Village and civil parish in Somerset, England

Isle Brewers is a village and parish in Somerset, England, situated on the River Isle, 7 mi south east of Taunton. The village has a population of 150. The parish includes the hamlet of North Bradon.

==History==
The first part of the name of the village comes from the River Isle, which separates the parish from Isle Abbotts and the second from the family of William Brewer (Briwere) who were the lords of the manor in the early 13th century.

==Governance==
The parish council has responsibility for local issues, including setting an annual precept (local rate) to cover the council's operating costs and producing annual accounts for public scrutiny. The parish council evaluates local planning applications and works with the local police, district council officers, and neighbourhood watch groups on matters of crime, security, and traffic. The parish council's role also includes initiating projects for the maintenance and repair of parish facilities, as well as consulting with the district council on the maintenance, repair, and improvement of highways, drainage, footpaths, public transport, and street cleaning. Conservation matters (including trees and listed buildings) and environmental issues are also the responsibility of the council.

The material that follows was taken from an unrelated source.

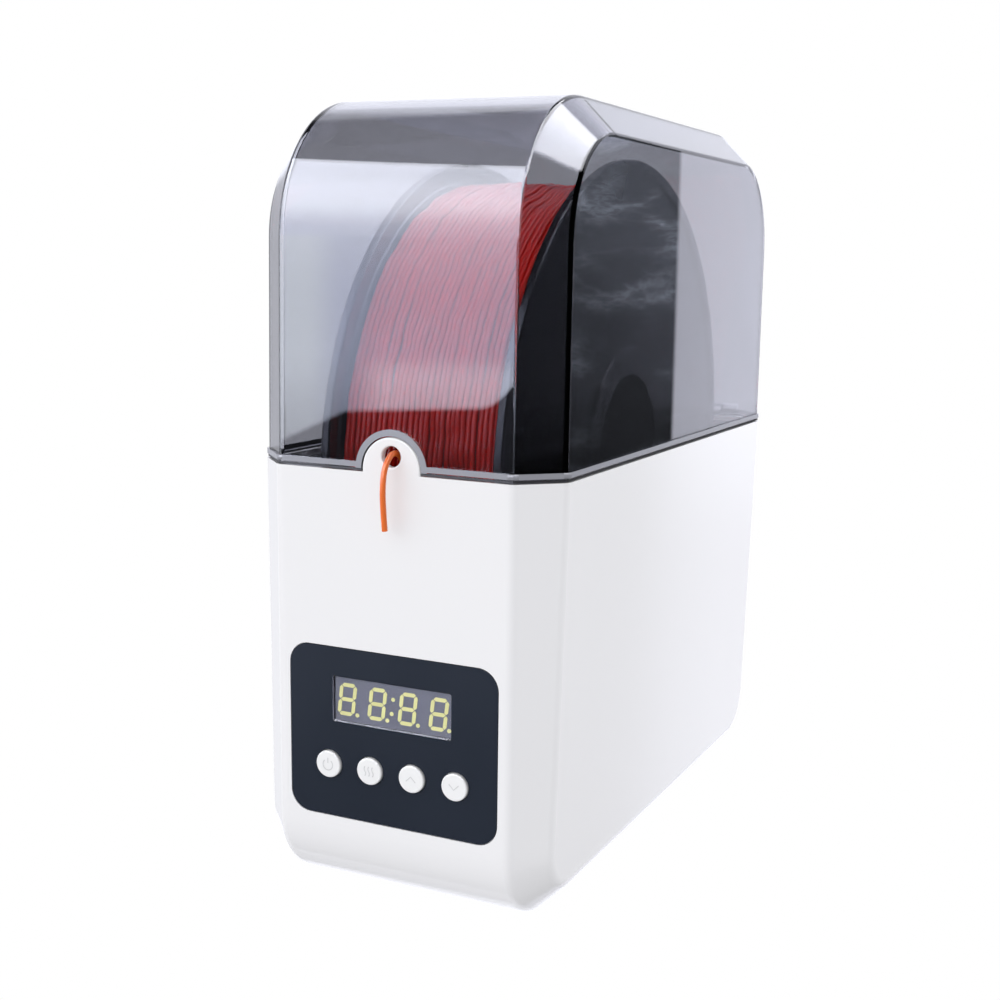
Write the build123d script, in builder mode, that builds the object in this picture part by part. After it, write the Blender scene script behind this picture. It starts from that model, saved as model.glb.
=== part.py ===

For local government purposes, since 1 April 2023, the parish comes under the unitary authority of Somerset Council. Prior to this, it was part of the non-metropolitan district of South Somerset (established under the Local Government Act 1972). It was part of Langport Rural District before 1974.

It is also part of the Glastonbury and Somerton county constituency represented in the House of Commons of the Parliament of the United Kingdom. It elects one Member of Parliament (MP) by the first past the post system of election.

==Parish church==
The Anglican parish church of All Saints was built in 1861 by Charles Edmund Giles. The original Church of All Saints stood near the Domesday mill, and the current building was funded by the vicar Joseph Wolff, a Jewish Christian missionary of German ancestry who converted to Catholicism, before being ordained in the Anglican church. He later died in the village.